Um dos casos que ocupam a
mídia nesses dias são as condições de saúde do ex-deputado Genuíno. Ele fez uma
operação no coração, recuperou-se, mas apresenta pressão alta. Será um caso
grave? Exigirá cuidados especiais? Poderá ser encarcerado ou deverá ficar em
prisão domiciliar?
Tudo isso foi debatido e
noticiado. O presidente do STF, Joaquim Barbosa, indicou especialistas para
darem um laudo médico a respeito.
O outro caso é o de Roberto
Jefferson, a respeito do qual também uma junta de médicos se pronunciará. Está convalescendo
de uma operação do pâncreas. Tem câncer. Emagreceu muito. É um homem que está visivelmente
doente. Também ele deseja permanecer em prisão domiciliar dado seu estado de
saúde.
Esses são os fatos que dão
margem a noticiário e entrevistas.
Mas do que se trata?
Duas observações,
igualmente óbvias e despidas de partidarismo.
Uma: sabemos que nas
prisões brasileiras, insalubres, existem inúmeros presos com doenças graves. Alguns
têm câncer, outros têm AIDS. A tuberculose anda por toda parte. Doenças
respiratórias, da pele, psiquiátricas. São essas as condições de saúde de
milhares de presos. Muitos casos são gravíssimos. Isso é sabido. Há muito.
Dois: só agora, quando se
está na iminência de ver na cadeia figuras que não fazem parte da plebe ignara,
mas que são membros da classe política dominante e poderosa é que se levanta
essa questão: deve um preso com doença grave ficar na cadeia comum a todos?
Eis então a evidência.
Parece que nunca se pensou no assunto das condições carcerárias. E agora também
não se pensa, mas procura-se encontrar um jeito de amenizar a vida de figurões
que o STF mandou prender após processo.
É uma repetição, em escala
maior, do episódio das algemas acontecido há alguns anos. Só quando
engravatados foram algemados é que se ergueram vozes de empetecados advogados
vociferando que era injusto, uma injúria, uma forma desrespeitosa de tratar o
próximo, sendo que vemos diariamente a plebe rude ser levada a ferros para a
cadeia.
Agora, a prisão dos mensaleiros
foi estigmatizada de espetáculo midiático. Joaquim Barbosa foi criticado por um mandado de prisão legítimo.
Portanto, esse episódio
evidencia que não debatemos a sério as condições carcerárias existentes no país.
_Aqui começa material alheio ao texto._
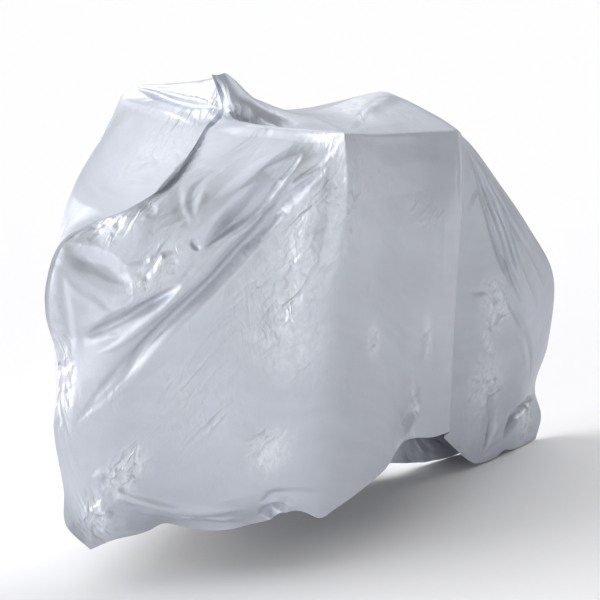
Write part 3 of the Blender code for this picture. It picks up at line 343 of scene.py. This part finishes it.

E mostra igualmente que queremos tratamento diferenciado para nobres e plebeus.
O Dirceu quer ser gerente de um hotel. O Genuíno quer ir para casa.
Ora, se de fato as
condições de saúde deles, Jefferson e Genuíno, exigir tratamento especial, é
razoável o pedido. Mas por que ninguém está pensando em exigir – e nunca se
exigiu até hoje – o mesmo tratamento para os plebeus que estão trancafiados com
AIDS, tuberculose, câncer de pele, esquizofrenia e tantas outras doenças
igualmente graves? Só os nobres comovem os legisladores, os políticos, os
partidos?
A desigualdade visceral de
condições e de tratamento dada a pobres e ricos, a nobres e plebeus, a
engravatados e pés-de-chinelo, é uma marca indelével da sub-democracia
brasileira.
Vale a máxima que está no
livro A revolução dos bichos, de George Orwell: todos
são iguais, mas uns são mais iguais do que os outros.